Note that, in contrast to the survival function, which focuses on not failing, the hazard function focuses on failing, that is, on the event occurring. Thus, in some sense, the hazard function can be considered as giving the opposite side of the information given by the survivor function.

Additionally, in contrast to a survival function, the graph of \(h(t)\) does not have to start at one and go down to zero, but rather can start anywhere and go up and down in any direction over time. In particular, for a specified value of \(t\), the hazard function \(h(t)\) has the following characteristics:

  • It is always nonnegative, that is, equal to or greater than zero.

  • It has no upper bound.

Finally note that the hazard function can be expressed as the probability density function divided by the survival function, \(h(t) = \frac{f(t)}{S(t)}\):

\[ P(t \le T \lt t + dt | T \ge t) = \frac{P(t \le T \lt t + dt, T \ge t)}{P(T \ge t)} = \frac{P(t \le T \lt t + dt)}{P(T \ge t)} \]

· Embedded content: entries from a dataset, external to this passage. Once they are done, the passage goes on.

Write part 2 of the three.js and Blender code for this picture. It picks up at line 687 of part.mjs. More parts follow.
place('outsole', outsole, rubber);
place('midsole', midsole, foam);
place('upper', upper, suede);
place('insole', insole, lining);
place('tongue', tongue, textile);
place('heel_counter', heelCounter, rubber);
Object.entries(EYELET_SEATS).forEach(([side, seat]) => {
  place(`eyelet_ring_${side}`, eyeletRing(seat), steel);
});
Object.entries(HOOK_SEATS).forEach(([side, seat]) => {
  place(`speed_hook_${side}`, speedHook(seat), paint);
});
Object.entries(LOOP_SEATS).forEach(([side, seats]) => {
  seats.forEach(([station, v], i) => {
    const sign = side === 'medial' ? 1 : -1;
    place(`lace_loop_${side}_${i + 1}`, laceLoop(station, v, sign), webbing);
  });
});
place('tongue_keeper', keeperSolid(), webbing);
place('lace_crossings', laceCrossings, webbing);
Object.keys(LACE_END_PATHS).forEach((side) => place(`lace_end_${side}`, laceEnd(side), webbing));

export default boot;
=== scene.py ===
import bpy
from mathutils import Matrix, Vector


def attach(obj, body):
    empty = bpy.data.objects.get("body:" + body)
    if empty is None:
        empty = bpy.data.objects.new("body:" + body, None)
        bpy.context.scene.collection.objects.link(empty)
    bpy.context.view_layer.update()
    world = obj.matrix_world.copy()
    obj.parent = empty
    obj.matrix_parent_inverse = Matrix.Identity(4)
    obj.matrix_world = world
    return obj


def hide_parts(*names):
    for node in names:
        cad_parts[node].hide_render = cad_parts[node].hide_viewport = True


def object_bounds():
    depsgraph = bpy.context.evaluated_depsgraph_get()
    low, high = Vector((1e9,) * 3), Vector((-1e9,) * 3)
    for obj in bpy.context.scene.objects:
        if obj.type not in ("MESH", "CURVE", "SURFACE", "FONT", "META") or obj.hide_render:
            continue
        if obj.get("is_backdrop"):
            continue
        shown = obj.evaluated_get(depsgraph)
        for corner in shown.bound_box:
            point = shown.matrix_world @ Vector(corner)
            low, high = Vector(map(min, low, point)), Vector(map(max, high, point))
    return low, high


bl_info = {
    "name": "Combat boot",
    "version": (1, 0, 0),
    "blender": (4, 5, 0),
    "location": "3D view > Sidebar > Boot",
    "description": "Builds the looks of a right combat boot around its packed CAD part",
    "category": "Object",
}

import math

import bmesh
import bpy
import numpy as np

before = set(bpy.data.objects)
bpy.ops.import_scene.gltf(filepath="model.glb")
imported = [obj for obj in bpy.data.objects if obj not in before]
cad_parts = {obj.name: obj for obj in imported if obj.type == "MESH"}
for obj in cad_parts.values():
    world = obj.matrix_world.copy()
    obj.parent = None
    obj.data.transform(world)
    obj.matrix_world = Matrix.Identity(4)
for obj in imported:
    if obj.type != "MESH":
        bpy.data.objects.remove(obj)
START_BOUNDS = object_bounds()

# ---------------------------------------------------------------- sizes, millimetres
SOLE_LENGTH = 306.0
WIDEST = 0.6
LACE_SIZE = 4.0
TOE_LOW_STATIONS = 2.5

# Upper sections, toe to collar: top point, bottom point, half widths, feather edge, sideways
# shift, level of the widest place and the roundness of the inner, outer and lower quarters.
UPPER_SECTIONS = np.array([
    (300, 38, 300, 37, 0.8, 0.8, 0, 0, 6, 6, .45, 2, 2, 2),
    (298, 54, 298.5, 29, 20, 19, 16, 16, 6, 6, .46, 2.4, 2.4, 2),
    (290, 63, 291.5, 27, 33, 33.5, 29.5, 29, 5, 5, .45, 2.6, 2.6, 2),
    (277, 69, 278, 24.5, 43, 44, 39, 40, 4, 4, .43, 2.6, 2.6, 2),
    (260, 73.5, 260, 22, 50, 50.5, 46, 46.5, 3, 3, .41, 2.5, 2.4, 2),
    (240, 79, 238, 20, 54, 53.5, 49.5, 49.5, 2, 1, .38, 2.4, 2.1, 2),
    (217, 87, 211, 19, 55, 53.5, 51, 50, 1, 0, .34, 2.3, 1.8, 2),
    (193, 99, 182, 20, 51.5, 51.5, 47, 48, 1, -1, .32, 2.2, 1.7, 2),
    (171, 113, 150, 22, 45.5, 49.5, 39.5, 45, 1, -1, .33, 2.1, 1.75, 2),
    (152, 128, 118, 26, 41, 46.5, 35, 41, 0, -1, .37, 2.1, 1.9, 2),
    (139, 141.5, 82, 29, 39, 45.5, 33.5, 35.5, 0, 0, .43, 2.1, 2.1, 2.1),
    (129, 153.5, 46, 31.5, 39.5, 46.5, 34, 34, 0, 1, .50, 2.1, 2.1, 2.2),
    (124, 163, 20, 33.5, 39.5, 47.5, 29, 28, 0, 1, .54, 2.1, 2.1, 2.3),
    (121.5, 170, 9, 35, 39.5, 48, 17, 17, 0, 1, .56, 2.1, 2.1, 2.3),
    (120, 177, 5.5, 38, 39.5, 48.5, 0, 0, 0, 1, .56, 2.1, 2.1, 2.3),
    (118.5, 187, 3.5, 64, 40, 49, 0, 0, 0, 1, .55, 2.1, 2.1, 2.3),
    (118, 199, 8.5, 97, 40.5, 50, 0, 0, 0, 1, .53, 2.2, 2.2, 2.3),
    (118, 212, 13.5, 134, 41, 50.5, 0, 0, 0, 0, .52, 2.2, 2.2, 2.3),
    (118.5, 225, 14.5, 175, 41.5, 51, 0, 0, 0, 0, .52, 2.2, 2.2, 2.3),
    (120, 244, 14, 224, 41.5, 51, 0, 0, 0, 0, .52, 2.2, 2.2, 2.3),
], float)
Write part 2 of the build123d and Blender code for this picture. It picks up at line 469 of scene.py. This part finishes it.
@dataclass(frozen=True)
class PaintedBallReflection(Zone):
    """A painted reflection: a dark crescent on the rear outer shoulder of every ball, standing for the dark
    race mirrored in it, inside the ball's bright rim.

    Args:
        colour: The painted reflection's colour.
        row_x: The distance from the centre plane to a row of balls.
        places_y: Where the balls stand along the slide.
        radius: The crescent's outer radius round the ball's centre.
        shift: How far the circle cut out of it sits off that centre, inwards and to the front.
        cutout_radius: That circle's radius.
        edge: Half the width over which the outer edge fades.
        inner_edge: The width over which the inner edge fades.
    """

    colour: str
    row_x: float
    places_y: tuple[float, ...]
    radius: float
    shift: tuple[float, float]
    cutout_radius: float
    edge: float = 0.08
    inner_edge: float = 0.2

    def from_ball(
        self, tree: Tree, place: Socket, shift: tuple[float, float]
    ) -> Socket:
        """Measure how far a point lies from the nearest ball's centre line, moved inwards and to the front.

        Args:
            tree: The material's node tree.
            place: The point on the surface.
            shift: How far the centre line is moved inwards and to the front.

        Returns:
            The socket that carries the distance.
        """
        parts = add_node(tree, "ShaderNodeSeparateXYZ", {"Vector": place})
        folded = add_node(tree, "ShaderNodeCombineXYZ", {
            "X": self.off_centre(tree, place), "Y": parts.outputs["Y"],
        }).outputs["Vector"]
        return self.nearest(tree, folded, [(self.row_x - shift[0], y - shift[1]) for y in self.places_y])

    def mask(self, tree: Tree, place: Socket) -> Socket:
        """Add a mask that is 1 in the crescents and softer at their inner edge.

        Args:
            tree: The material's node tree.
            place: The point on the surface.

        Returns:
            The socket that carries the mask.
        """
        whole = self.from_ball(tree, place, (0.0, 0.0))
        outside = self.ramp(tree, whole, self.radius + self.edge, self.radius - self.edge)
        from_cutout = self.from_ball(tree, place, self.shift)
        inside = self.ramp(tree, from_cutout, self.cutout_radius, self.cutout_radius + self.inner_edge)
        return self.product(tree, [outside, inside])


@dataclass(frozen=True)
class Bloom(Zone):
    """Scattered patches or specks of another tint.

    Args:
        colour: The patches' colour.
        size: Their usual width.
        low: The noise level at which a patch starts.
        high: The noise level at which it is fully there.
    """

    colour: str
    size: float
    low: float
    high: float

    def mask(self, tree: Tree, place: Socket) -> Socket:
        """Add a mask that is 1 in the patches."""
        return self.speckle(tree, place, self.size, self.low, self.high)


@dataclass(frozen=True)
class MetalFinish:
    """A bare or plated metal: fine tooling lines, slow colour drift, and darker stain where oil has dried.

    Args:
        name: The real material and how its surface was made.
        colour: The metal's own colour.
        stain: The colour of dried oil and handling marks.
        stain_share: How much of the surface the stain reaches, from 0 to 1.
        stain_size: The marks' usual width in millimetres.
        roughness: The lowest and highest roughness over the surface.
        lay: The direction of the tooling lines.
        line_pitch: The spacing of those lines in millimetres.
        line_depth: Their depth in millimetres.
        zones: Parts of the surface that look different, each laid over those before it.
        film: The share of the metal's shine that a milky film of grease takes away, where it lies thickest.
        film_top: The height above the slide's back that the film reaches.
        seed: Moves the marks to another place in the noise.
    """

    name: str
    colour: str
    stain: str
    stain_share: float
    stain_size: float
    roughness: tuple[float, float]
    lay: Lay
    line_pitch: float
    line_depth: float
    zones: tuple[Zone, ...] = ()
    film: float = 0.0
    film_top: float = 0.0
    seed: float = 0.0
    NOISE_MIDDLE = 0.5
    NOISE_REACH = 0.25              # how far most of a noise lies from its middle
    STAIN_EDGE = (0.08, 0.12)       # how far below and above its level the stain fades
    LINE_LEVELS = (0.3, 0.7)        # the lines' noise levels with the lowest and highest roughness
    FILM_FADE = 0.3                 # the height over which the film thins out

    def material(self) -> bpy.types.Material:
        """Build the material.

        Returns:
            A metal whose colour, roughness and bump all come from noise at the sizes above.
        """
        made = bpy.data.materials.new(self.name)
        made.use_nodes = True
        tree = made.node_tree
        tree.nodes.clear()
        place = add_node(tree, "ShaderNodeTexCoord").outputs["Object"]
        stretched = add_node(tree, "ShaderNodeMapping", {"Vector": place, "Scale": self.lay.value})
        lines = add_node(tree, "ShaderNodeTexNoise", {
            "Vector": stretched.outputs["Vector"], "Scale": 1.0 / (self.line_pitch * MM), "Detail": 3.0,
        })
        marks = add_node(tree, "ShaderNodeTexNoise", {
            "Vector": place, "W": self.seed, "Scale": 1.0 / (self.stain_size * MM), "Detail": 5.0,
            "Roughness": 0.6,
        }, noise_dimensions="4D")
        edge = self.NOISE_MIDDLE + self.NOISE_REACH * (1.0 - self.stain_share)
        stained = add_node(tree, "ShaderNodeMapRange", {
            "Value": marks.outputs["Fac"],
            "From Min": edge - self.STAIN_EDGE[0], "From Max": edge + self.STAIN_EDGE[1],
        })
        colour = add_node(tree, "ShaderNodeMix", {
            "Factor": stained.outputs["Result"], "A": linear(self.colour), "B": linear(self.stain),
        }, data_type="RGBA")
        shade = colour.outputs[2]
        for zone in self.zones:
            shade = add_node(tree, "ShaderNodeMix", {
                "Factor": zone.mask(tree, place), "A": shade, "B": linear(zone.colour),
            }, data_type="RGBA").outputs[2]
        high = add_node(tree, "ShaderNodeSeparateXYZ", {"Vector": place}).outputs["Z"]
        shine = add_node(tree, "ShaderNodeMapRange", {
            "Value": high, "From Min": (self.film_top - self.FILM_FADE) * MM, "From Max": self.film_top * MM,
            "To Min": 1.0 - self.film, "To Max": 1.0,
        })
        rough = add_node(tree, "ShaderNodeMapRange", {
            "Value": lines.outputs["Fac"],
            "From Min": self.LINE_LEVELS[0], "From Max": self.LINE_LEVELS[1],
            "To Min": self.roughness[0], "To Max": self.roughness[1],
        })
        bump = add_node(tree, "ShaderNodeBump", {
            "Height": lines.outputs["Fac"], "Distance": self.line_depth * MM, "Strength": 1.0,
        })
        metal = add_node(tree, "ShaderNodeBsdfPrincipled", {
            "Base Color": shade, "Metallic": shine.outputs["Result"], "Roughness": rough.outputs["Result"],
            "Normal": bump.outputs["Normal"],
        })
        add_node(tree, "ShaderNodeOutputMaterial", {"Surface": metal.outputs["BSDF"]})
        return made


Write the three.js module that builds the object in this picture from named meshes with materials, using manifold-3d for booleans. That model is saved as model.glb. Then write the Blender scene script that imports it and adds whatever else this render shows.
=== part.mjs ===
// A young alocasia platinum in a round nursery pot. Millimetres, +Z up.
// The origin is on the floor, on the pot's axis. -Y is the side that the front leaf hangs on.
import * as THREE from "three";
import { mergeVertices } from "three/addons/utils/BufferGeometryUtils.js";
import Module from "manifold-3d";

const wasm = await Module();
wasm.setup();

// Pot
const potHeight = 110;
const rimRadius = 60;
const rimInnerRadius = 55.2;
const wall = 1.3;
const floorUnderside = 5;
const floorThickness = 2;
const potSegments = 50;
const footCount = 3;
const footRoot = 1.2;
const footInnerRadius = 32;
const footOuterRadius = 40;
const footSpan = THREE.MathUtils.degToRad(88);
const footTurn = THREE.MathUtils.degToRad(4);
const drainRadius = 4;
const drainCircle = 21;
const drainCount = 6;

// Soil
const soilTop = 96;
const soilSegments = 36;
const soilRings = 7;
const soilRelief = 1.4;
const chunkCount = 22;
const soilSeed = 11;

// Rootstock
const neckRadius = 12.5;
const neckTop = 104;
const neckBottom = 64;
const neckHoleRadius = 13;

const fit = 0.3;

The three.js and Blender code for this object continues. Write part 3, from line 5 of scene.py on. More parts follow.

h <- hist(t, plot = FALSE)
x <- h$mids
dens <- h$density
surv <- 1 - aux(x)
hazard <- dens/surv
qplot(x = x, y = hazard, geom = "line", ylab = "Conditional probability of death",
      xlab = "Age")

In some cases it can be more interesting to present the cumulative hazard. It will be \(H(t) = \int_{0}^{t} h(u) du\).

Hazard vs. density function

According to the human longevity study, note that when you are born, you have a certain probability of dying at any age, that will be \(P(T = t)\), i.e. the density function. A woman born today has, say, a 1% chance of dying at 80 years. However, as you survive for a while, your probabilities keep changing, and these new conditional probabilities are given by the hazard function. In such case, we have a woman who is 79 today and has, say, a 7% chance of dying at 80 years.

  1. Data from The Human Mortality Database at http://www.mortality.org.

  2. The probability mass function is a function that gives the probability that a discrete random variable is exactly equal to some value.